WHAT YOU ARE ASKED TO DO » Repeat the line that contains "Model this object", the line that contains "wasm.setup();", and all lines between them, exactly and with no other lines.

PROVIDED RECORDS »
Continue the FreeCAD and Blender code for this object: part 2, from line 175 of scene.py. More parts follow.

* * *

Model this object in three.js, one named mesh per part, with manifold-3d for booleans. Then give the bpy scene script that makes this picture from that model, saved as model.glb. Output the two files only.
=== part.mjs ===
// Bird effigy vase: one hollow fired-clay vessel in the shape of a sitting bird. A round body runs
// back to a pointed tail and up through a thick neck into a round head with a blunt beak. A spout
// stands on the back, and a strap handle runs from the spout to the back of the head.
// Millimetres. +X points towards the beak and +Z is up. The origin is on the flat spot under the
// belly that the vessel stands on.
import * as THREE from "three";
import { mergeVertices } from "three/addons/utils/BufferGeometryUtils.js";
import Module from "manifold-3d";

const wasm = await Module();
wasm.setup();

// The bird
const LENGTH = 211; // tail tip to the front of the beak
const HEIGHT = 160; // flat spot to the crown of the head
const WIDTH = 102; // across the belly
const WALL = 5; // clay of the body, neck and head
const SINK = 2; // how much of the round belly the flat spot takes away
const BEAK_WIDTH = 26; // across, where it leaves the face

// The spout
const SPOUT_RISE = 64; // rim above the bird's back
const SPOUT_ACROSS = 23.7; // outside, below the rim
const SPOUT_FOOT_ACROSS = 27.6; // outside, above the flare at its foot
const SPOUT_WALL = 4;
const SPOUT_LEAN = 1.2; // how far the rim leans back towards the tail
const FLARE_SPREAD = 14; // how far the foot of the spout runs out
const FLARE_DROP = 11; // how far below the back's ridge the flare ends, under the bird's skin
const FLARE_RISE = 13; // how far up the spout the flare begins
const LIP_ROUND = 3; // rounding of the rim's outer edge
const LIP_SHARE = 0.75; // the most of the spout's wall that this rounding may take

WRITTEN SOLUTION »
Model this object in three.js, one named mesh per part, with manifold-3d for booleans. Then give the bpy scene script that makes this picture from that model, saved as model.glb. Output the two files only.
=== part.mjs ===
// Bird effigy vase: one hollow fired-clay vessel in the shape of a sitting bird. A round body runs
// back to a pointed tail and up through a thick neck into a round head with a blunt beak. A spout
// stands on the back, and a strap handle runs from the spout to the back of the head.
// Millimetres. +X points towards the beak and +Z is up. The origin is on the flat spot under the
// belly that the vessel stands on.
import * as THREE from "three";
import { mergeVertices } from "three/addons/utils/BufferGeometryUtils.js";
import Module from "manifold-3d";

const wasm = await Module();
wasm.setup();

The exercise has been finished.